Das BMG wiederum fördert im Rahmen seiner Ressortforschung derzeit einen Verbund des Klinikums rechts der Isar der TU München und der Charité Berlin. Ziel ist der Aufbau eines altersübergreifenden klinischen Registers mit einer Biodatenbank. Die durch das Register gewonnenen Daten werden explizit auch Patientinnen und Patienten mit ME/CFS nach einer COVID-19-Infektion erfassen. Die gemeinsamen Anstrengungen der Bundesregierung werden in einem beim BMG angesiedelten Arbeitsstab zwischen den beteiligten Ressorts fortlaufend koordiniert. In die Arbeit des Stabes fließen kontinuierlich auch Hinweise und Forschungsanstrengungen aus aller Welt mit ein.
Darüber hinaus hat der Bundesminister für Gesundheit, Prof. Dr. Karl Lauterbach, erst jüngst die Dringlichkeit verstärkter Forschungsanstrengungen zu Long-Covid und ME/CFS öffentlichkeitswirksam unterstrichen. In diesem Zusammenhang hat er angekündigt, sich für die Aufstockung der Forschungsmittel des Bundesministeriums für Gesundheit für diesen Bereich in den kommenden Haushaltsberatungen des Deutschen Bundestages einzusetzen.1
Die Ampelkoalition hat sich außerdem in ihrem Koalitionsvertrag auf das Ziel der Schaffung eines deutschlandweiten Netzwerks von Kompetenzzentren und interdisziplinären Ambulanzen für Long-COVID und ME/CFS-Betroffene verständigt. Nun wird es darauf ankommen, diese Vereinbarung gemeinsam mit Ländern und Kassenärztlichen Vereinigungen auch umzusetzen. Hierzu laufen zwischen den beteiligten Ressorts der Bundesregierung bereits intensive Gespräche. Mit einer Umsetzung rechne ich derzeit in der zweiten Jahreshälfte 2023.

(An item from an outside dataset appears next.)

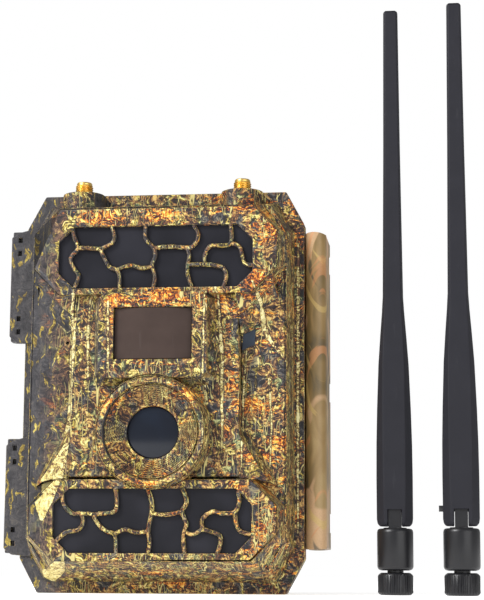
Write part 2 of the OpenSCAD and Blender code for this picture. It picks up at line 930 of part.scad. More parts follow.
// One key: a cap that stands out of the panel on a stem with a collar inside
module key(i) {
    color("#d8d8d4") {
        round_y(key_places[i][0], key_places[i][1], key_r, panel_y - 2.6, panel_y + 1.2);
        round_y(key_places[i][0], key_places[i][1], key_r + 0.8, panel_y - 3.2, panel_y - 2.6);
    }
}

module button_up() {
    key(0);
}

module button_down() {
    key(1);
}

module button_left() {
    key(2);
}

module button_right() {
    key(3);
}

module button_ok() {
    key(4);
}

module button_menu() {
    key(5);
}

module mode_switch() {
    color("#c23b2a")
        translate([-29.6, panel_y - 3.8, key_z - 1.8]) cube([3.6, 5, 3.6]);
    color("#1b1b1d")
        translate([-30.6, panel_y - 4.6, key_z - 3.4]) cube([5.6, 0.8, 6.8]);
}

// Sockets for the memory card and the SIM, side by side on the board
module card_sockets() {
    color("#b9babd") {
        socket(sd_x, 13.2, 2.3, 27);
        socket(sim_x, 8, 1.1, 20);
    }
}

module socket(x, half, slot, h) {
    difference() {
        sheet(board_y + board_t + 0.01, board_y + board_t + slot + 1)
            translate([x - half - 1, card_z + 6]) square([2 * half + 2, h]);
        sheet(board_y + board_t + 0.5, board_y + board_t + 0.5 + slot)
            translate([x - half, card_z + 5]) square([2 * half, h - 1]);
    }
}

module sd_card() {
    color("#22345c")
        sheet(board_y + board_t + 0.6, board_y + board_t + 2.7)
            difference() {
                translate([sd_x - 12, card_z]) square([24, 29.5]);
                translate([sd_x + 12, card_z + 29.5]) rotate(45) square([5, 5], center = true);
            }
}

module sim_card() {
    color("#e8e6df")
        sheet(board_y + board_t + 0.65, board_y + board_t + 1.4)
            difference() {
                translate([sim_x - 7.5, card_z + 2]) square([15, 20]);
                translate([sim_x + 7.5, card_z + 22]) rotate(45) square([4, 4], center = true);
            }
}

// ---------- Antennas ----------

// Half width of a paddle at a height above its foot, as a list of outline points
paddle_side = [
    [6.25, 23.4], [6.3, 40], [6.2, 52], [5.9, 64], [5.3, 80], [4.6, 90], [3.9, 99], [3.6, 104],
    [3, 157], [2.6, antenna_len - 0.6], [2.2, antenna_len]];
paddle_depth = [
    [4.4, 23.4], [4.4, 60], [3.9, 80], [3.2, 104], [2.6, 157], [2, antenna_len - 0.6], [1.7, antenna_len]];

function mirrored(side) = concat(side, [for (i = [len(side) - 1:-1:0]) [-side[i][0], side[i][1]]]);

module antenna_paddle(k) {
    x = antenna_at[k][0];
    y = antenna_at[k][1];
    color("#303034")
        difference() {
            translate([x, y, 0])
                intersection() {
                    sheet(-10, 10) polygon(mirrored(paddle_side));
                    rotate([0, 0, 90]) sheet(-10, 10) polygon(mirrored(paddle_depth));
                    union() {
                        round_x(-10, 10, 0, tilt_z, tilt_z - 23.4);
                        translate([-10, -10, tilt_z]) cube([20, 20, 300]);
                    }
                }
            translate([x - 2.4, y - 3.8, 20]) cube([4.8, 20, tilt_z - 20 + tongue_r + 0.4]);
            translate([x - 2.4, y - 10, 20]) cube([4.8, 20, tilt_z - 20 - 0.2]);
            round_x(x - 10, x + 10, y, tilt_z, tilt_pin_r + 0.05);
        }
}

module antenna_base(k) {
    x = antenna_at[k][0];
    y = antenna_at[k][1];
    color("#28282b")
        difference() {
            union() {
                translate([x, y, nut_len + 0.7]) cylinder(r = barrel_r, h = barrel_top - nut_len - 0.7, $fn = 64);
                translate([x, y, barrel_top - e]) cylinder(r = 4, h = 0.35);
                translate([x, y, 5.4]) cylinder(r = 2.8, h = 4);
                translate([x, y, 4.6]) cylinder(r = 3.25, h = 0.8);
                translate([x - 2.2, y - tongue_r, barrel_top - 1]) cube([4.4, 2 * tongue_r, tilt_z - barrel_top + 1]);
                round_x(x - 2.2, x + 2.2, y, tilt_z, tongue_r);
            }
            round_x(x - 10, x + 10, y, tilt_z, tilt_pin_r);
            translate([x, y, 4]) cylinder(r = 0.5, h = 10);
        }
}

// Knurled coupling nut that screws onto a port
module antenna_nut(k) {
    x = antenna_at[k][0];
    y = antenna_at[k][1];
    flutes = 24;
    color("#232326")
        translate([x, y, 0])
            difference() {
                cylinder(r = 6.1, h = nut_len, $fn = 64);
                translate([0, 0, -e]) cylinder(r = 3.2, h = 2.6 + e);
                translate([0, 0, 2.6]) cylinder(r = 3.5, h = 3);
                translate([0, 0, 5]) cylinder(r = 2.86, h = 5);
                for (i = [0:flutes - 1]) {
                    rotate(i * 360 / flutes) translate([6.25, 0, 0.8]) cylinder(r = 0.4, h = nut_len - 1.6, $fn = 6);
                }
            }
}

module tilt_pin(k, stick_out) {
    color("#1b1b1d")
        round_x(antenna_at[k][0] - 6 - stick_out, antenna_at[k][0] + 6.2, antenna_at[k][1], tilt_z, tilt_pin_r);
}

module antenna_contact(k) {
    color("#d6a028")
        translate([antenna_at[k][0], antenna_at[k][1], 2.9]) cylinder(r = 0.48, h = 10);
}

module antenna_left_base() {
    antenna_base(0);
}

module antenna_left_paddle() {
    antenna_paddle(0);
}

module antenna_left_nut() {
    antenna_nut(0);
}

module antenna_left_pin() {
    tilt_pin(0, 0);
}

module antenna_left_contact() {
    antenna_contact(0);
}

module antenna_right_base() {
    antenna_base(1);
}

module antenna_right_paddle() {
    antenna_paddle(1);
}

module antenna_right_nut() {
    antenna_nut(1);
}

module antenna_right_pin() {
    tilt_pin(1, 1.6);
}

module antenna_right_contact() {
    antenna_contact(1);
}

rear_housing();
door_seal();
hinge_pins();
latch_pin();
battery_tray();
aa_cells();
contact_springs();
contact_plates();
tree_bracket();
bracket_screws();
tripod_insert();
power_jack();
jack_plug();
latch_bar();
front_cover();
inner_panel();
panel_screws();
led_grille_upper();
led_grille_lower();
led_pane_upper();
led_pane_lower();
led_boards();
ir_leds();
pir_window();
pir_sensor();
lens_hood();
lens_window();
lens_barrel();
image_sensor();
ir_cut_filter();
main_board();
modem_module();
coax_leads();
microphone();
light_sensor();
sma_jacks();
sma_insulators();
lcd_module();
lcd_window();
spring_pins();
button_menu();
button_up();
button_down();
button_left();
button_right();
button_ok();
mode_switch();
card_sockets();
sd_card();
sim_card();
antenna_left_base();
antenna_left_paddle();
antenna_left_nut();
antenna_left_pin();
antenna_left_contact();
antenna_right_base();
antenna_right_paddle();
antenna_right_nut();
antenna_right_pin();
antenna_right_contact();
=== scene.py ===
"""Looks of a cellular trail camera and its two loose paddle antennas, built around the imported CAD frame."""
import json
import logging
import math
from dataclasses import dataclass
from enum import Enum
from typing import Dict, Iterable, List, Optional, Sequence, Tuple

import bmesh
import bpy
from mathutils import Matrix, Vector


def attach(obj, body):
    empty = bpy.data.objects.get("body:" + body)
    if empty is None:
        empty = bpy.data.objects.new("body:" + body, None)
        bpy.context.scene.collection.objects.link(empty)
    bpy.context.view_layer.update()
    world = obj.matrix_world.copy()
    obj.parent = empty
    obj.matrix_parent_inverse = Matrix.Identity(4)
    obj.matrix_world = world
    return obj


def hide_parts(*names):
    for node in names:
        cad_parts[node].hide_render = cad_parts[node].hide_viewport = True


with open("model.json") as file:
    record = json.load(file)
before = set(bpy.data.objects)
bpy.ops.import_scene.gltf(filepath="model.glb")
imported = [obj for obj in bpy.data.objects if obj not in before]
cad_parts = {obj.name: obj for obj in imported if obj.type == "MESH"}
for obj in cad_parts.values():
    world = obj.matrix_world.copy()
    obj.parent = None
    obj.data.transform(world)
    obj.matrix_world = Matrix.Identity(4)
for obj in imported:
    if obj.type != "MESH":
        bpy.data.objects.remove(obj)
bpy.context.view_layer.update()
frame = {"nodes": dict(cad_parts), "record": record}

log = logging.getLogger("trail_camera")

MM = 0.001
Point2 = Tuple[float, float]
Point3 = Tuple[float, float, float]
Colour = Tuple[float, float, float]
Stops = Iterable[Tuple[float, Colour]]
Socket = bpy.types.NodeSocket
Material = bpy.types.Material
Object = bpy.types.Object


def srgb(red: float, green: float, blue: float) -> Colour:
    """Turn an eight-bit display colour into the linear values that shaders use."""
    def channel(value: float) -> float:
        """One channel, from display to linear."""
        share = value / 255
        return share / 12.92 if share <= 0.04045 else ((share + 0.055) / 1.055) ** 2.4
    return channel(red), channel(green), channel(blue)


# ---------------------------------------------------------------- shading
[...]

Selbsthilfevereinigungen und die Akteure des Gesundheitswesens sind aber ihrerseits bereits aktiv geworden und haben Anlaufstellen für die betroffenen Menschen und ihre Angehörigen identifiziert und veröffentlicht. Beispiele sind das Fatigue Centrum der Charité — Universitätsmedizin Berlin oder auch das Netz von Long-Covid-Ambulanzen. Um die Versorgungssituation zügig weiter zu verbessern, haben wir im Parlament bereits mit dem Krankenhauspflegeentlastungsgesetz im Dezember 2022 den Gemeinsamen Bundesausschuss (G-BA), das höchste Beschlussgremium der gemeinsamen Selbstverwaltung im Gesundheitswesen, gesetzlich damit beauftragt, bis zum 31. Dezember 2023 eine Richtlinie für eine berufsgruppenübergreifende koordinierte und strukturierte Versorgung für Personen mit Long-/Post-COVID zu beschließen. Der G-BA kann dabei den Anwendungsbereich der Richtlinie auch auf die Versorgung von ähnlichen oder hiermit in Verbindung stehenden Krankheitsbildern erstrecken. Hierfür käme auch ME/CFS in Betracht.
Ich kann verstehen, wenn diese Antwort für Sie unbefriedigend ist. Ich möchte Ihnen mit meinen Ausführungen verdeutlichen, dass wir nicht wegschauen, dass wir uns um die betroffenen Menschen kümmern und dass wir vieles in die Wege geleitet haben.